That crazy right-wing conference? Yeah, I was there.

James writes:

While Dara chose to stay home with Bosco, our tenured cat, I headed down to Washington last week to report on the annual Conservative Political Action Conference. It was an interesting year to be at CPAC. Day one the headlines read: Giuliani is a go, but McCain won't do CPAC. From The Washington Times:

Sen. John McCain is the only major Republican presidential candidate who will not address the nation's premier gathering of conservatives this year.

Sponsors of the Conservative Political Action Conference, which begins today in Washington and brings together thousands of conservative leaders and grass-roots activists, say the Arizona Republican has "dissed" organizers by attempting to schedule a private reception for attendees after rejecting invitations to speak at the event.

"It was a classical McCain move, dissing us by going behind our backs," said William J. Lauderback, executive vice president of the American Conservative Union.

With the Brownback campaign slipping cards under CPAC doors and a person in a dolphin suit walking the convention floor (the message: Romney is a 'flip-flopper'), this year's CPAC was pure American tango. Will an outcast conservative base (not a word is spoken in favor of the Bush White House) be wooed by a buffed out, high maintenance, $100-million-rasing Republican candidate for '08? Will a conservative underdog get the last dance? One thing's for sure: conservatives represented at CPAC weren't nearly ready to settle on this year's prom queen, even if this queen is ready to settle for them. (Yes, this is an undoctored picture of Giuliani in drag. You've got to wonder, is America ready for New York humor?)
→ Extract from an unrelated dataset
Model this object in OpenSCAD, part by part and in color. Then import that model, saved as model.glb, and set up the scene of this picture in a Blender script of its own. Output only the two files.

Also at CPAC, Ann Coulter proved that Stephen Colbert doesn't have a lock on playing the conservative fool (when will they stop inviting this one-woman John Birch Society to the party).

In the end, while Giuliani made a rousing speech on the convention floor, Mitt Romney won the 2007 CPAC 'straw poll' . More here.
One rumor spread through the Shoreham Hotel afterparties that Giuliani's personal and political skeletons may overcome his Presidential ambition. A forensic expert at the event told me he had $5,000 riding on the belief that Giuliani would pull out of the race once he raises more cash. Here is an article that, while not backing up this cynical claim, at least indicates Giuliani's troubles at home. (Gosh, and I remember Andrew Giuliani when he was just an annoying pubescient at his father's first mayoral inauguration.)

Jeffrey Hart: out-take

James writes:

Over at The New Criterion, I remark on some of the websites that have directed readers to this weblog and to my profile of Jeffrey Hart. Here I also provide links to more about what I've written about Hart over the past year. These notes formed the first draft of my article.

I am pleased to add Powerline to the list of weblogs that have taken note of Hart, and now the Alumni Magazine profile. Blogger Scott Johnson is a former student of Hart's, and his post is a dissenting opinion to Hart's recent direction.

Scott's post reminded me that an interesting paragraph about Hart's own time as an undergraduate didn't make it in the final piece. Here it is:

Over fifty years ago, Hart was enrolled in a course at Dartmouth that had a profound effect on his life. The professor was Eugen Rosenstock-Hussey, a Christian existentialist.

"He complicated my naturalism. I was interested both in animals in the naturalist sense, and naturalism as a philosophy. He said, you cannot live empirically. You live forward in time. You don't know how it is going to come out. You don't know how your career is going to turn out, or if it's the right career. Or marriage. Or whatever. Life is always a movement into the unknown. One of his repeated mantras was 'history must be told.' You are constantly creating new institutions, and your guide must be history. You see that here with co-ed, for example. Dartmouth a very different school than it was when I came here in 1947. Dartmouth is MUCH improved now. I probably would have stayed at Dartmouth today."

I still think about him and I'm going to write about him. I'm going to write a memoir called 'Snapshots From Heaven' and he's going to figure in one "Snapshot."

Letter: Ramesh Ponnuru

To the blogger:

re: 'How the Right Went Wrong'

In your profile of Jeffrey Hart you write, “Hart’s young colleagues at National Review have been equally unsympathetic: ‘In every generation,’ wrote Jonah Goldberg and Ramesh Ponnuru in the magazine, ‘some conservatives will lose the intramural debates, and it will be only natural for them to feel that they have lost them unfairly. They will maintain that they alone have stayed true to the faith. Liberals will, in turn, be delighted to tout these scolds as exemplars of a good conservatism.’”

Thanks for quoting us. But I should point out that the comment was not directed at Hart, whose name did not appear in our article. Hart, in his letter responding to your profile, says that we have listed him “among the conservatives who have lost the ‘intramural’ argument about what conservatism in fact is.” That’s not true. Still less have we “maintain[ed],” as Hart has it, that “Bush now defines conservatism, and that to deny this is to lose the ‘intramural’ argument.” The article said nothing that could fairly be so construed, and neither Goldberg nor I have said anything similar elsewhere.